C’era una volta una situazione politica in cui la Lega doveva conquistare voti e dunque giocava a fare quello che sbraita per farsi sentire. C’erano una volta i “celoduristi”, i Borghezio e i Gentilini che si sfidavano a chi la sparava più grossa. C’è invece oggi una realtà capovolta, in cui il Carroccio spegne i fuochi fiammeggianti appiccati dal premier e si schiera nientemeno che con il Presidente Giorgio Napolitano predicando moderazione e compostezza.

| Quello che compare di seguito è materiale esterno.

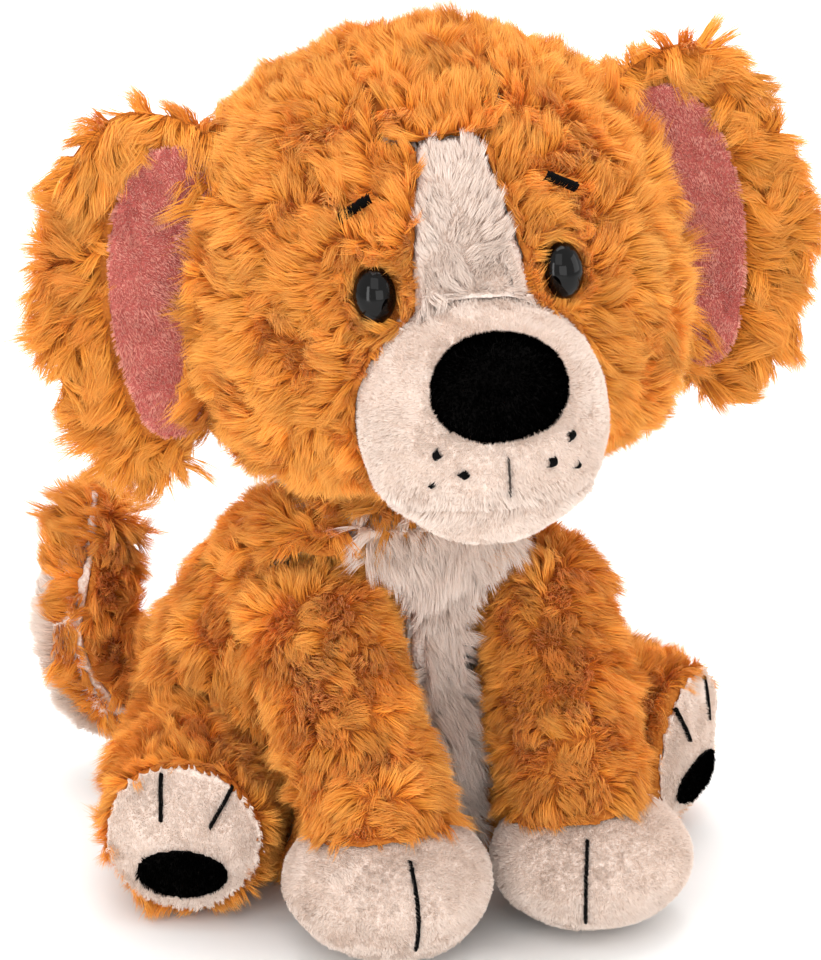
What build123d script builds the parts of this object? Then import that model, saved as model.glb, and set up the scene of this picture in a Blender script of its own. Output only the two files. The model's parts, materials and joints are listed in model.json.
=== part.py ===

L’ultimo paradosso di questa strana campagna elettorale per le amministrative di domenica e lunedì è vedere la Lega fare il “partito di governo” e il Pdl trasformarsi in un “partito di lotta”. L’uno che dà l’idea di essere un partito forte e sicuro dell’esito delle urne, l’altro che sembra affannarsi alla ricerca dei voti perduti. Colpisce anche l’affiatamento fra il Carroccio e il Colle, tra il Presidente dal passato comunista e i padani, un tempo definiti da D’Alema “costola della sinistra” e oggi – convintamente e stabilmente – asse portante della maggioranza che sostiene il governo di centrodestra.
Umberto Bossi si è messo a fare il vecchio saggio della compagnia. Al comizio di Bologna con Giulio Tremonti ha ascoltato senza battere ciglio quell’inno nazionale che solo due mesi fa, in vista delle celebrazioni per i 150 anni di unità, era considerato un motivetto infelice.

Se Berlusconi attacca i magistrati, il Senatùr accorre a fare il pompiere. Non smette di sostenere il premier, ma ripete che lo vede meglio a Palazzo Chigi che al Quirinale. Insomma, un Senatùr pacato e fiducioso dei propri mezzi. È una metamorfosi importante. Qualcuno addirittura ritiene che Napolitano abbia scelto proprio Bossi per rimpiazzare il deludente Fini quale sponda interna alla maggioranza da utilizzare per arginare il Cavaliere. Andrebbe interpretato in questo senso il rapidissimo via libera accordato dal Presidente alla legge sul federalismo che proprio oggi va in Gazzetta ufficiale.

Dal canto suo, Berlusconi appare all’inseguimento. Alzare i toni in campagna elettorale è una consuetudine cui nessuno sfugge, tantomeno il presidente del Consiglio. Napolitano lo sa e ha liquidato come “polemiche elettoralistiche” le ipotesi riformatrici del premier che toglierebbero poteri al Quirinale. Il capo del governo ha dovuto subire la pressione della Lega sull’immigrazione, dei “responsabili” per le poltrone da ottenere, e di numerosi esponenti pidiellini per le poltrone non ottenute: alzare i toni ottiene sempre l’effetto di serrare i ranghi e compattare le fila.

Si è speso moltissimo a Milano per la riconferma al primo turno del sindaco Moratti. Ha deciso di partecipare alle udienze dei processi milanesi trasformandole in ribalte per le sue arringhe anti-pm. Tuttavia gli argomenti sono apparsi i soliti, non ci sono stati guizzi di novità, mentre è stato Bossi invece a destare le maggiori curiosità. Il che dovrebbe sortire i suoi effetti al Nord, ma anche in una città come Bologna dove un avvocato leghista non ancora quarantenne tiene (quasi) testa al candidato del Pd.